Copy out each line exactly as it appears.

□ □ □

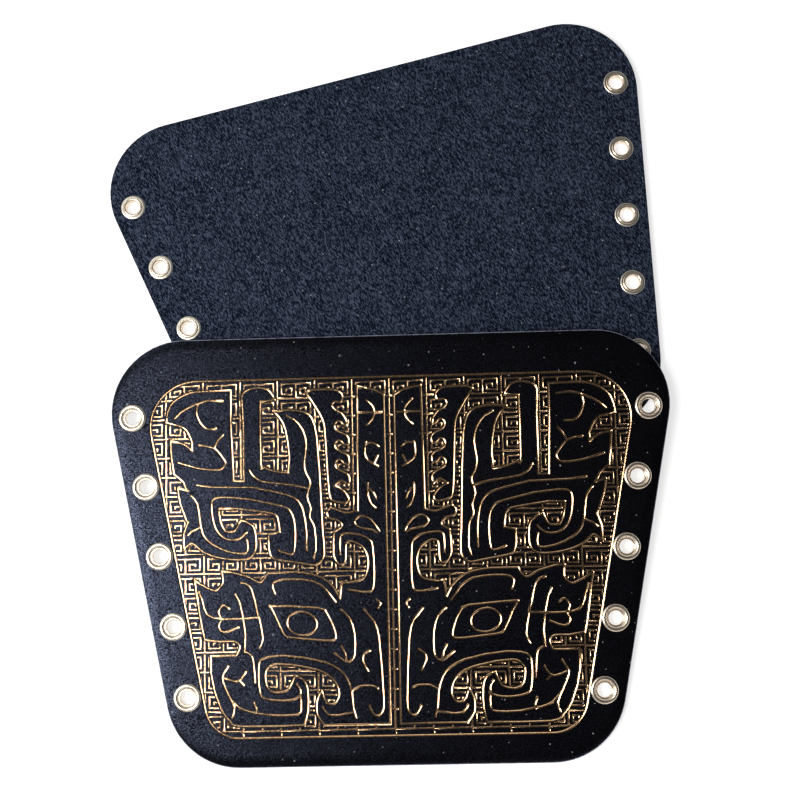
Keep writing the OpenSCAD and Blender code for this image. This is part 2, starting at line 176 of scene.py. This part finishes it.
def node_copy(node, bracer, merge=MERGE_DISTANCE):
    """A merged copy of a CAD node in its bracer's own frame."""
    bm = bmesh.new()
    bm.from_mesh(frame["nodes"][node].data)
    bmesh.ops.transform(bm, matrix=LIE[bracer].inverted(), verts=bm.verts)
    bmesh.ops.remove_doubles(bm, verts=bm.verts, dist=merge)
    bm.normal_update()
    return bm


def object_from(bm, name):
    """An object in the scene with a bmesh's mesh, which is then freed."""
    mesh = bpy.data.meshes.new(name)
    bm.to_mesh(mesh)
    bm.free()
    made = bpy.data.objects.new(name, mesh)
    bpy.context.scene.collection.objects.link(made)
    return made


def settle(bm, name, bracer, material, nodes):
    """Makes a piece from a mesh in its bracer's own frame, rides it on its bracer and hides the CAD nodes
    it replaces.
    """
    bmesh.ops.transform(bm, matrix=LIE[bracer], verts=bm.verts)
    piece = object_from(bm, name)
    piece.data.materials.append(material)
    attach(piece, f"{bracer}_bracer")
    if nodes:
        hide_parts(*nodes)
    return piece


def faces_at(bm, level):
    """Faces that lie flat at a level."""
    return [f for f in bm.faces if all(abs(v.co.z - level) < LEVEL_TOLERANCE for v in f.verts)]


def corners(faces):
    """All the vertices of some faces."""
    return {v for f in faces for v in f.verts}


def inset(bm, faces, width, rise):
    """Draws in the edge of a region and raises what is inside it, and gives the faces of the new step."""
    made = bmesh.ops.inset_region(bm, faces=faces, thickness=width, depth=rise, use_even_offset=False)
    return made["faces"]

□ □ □

* **Exercise answer**
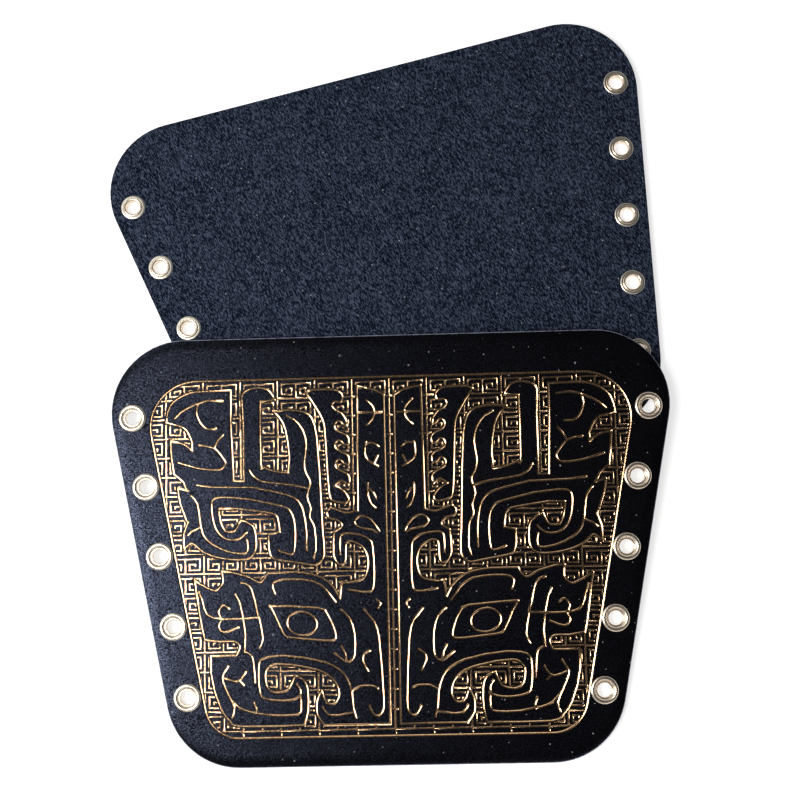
Keep writing the OpenSCAD and Blender code for this image. This is part 2, starting at line 176 of scene.py. This part finishes it.
def node_copy(node, bracer, merge=MERGE_DISTANCE):
    """A merged copy of a CAD node in its bracer's own frame."""
    bm = bmesh.new()
    bm.from_mesh(frame["nodes"][node].data)
    bmesh.ops.transform(bm, matrix=LIE[bracer].inverted(), verts=bm.verts)
    bmesh.ops.remove_doubles(bm, verts=bm.verts, dist=merge)
    bm.normal_update()
    return bm


def object_from(bm, name):
    """An object in the scene with a bmesh's mesh, which is then freed."""
    mesh = bpy.data.meshes.new(name)
    bm.to_mesh(mesh)
    bm.free()
    made = bpy.data.objects.new(name, mesh)
    bpy.context.scene.collection.objects.link(made)
    return made


def settle(bm, name, bracer, material, nodes):
    """Makes a piece from a mesh in its bracer's own frame, rides it on its bracer and hides the CAD nodes
    it replaces.
    """
    bmesh.ops.transform(bm, matrix=LIE[bracer], verts=bm.verts)
    piece = object_from(bm, name)
    piece.data.materials.append(material)
    attach(piece, f"{bracer}_bracer")
    if nodes:
        hide_parts(*nodes)
    return piece


def faces_at(bm, level):
    """Faces that lie flat at a level."""
    return [f for f in bm.faces if all(abs(v.co.z - level) < LEVEL_TOLERANCE for v in f.verts)]


def corners(faces):
    """All the vertices of some faces."""
    return {v for f in faces for v in f.verts}


def inset(bm, faces, width, rise):
    """Draws in the edge of a region and raises what is inside it, and gives the faces of the new step."""
    made = bmesh.ops.inset_region(bm, faces=faces, thickness=width, depth=rise, use_even_offset=False)
    return made["faces"]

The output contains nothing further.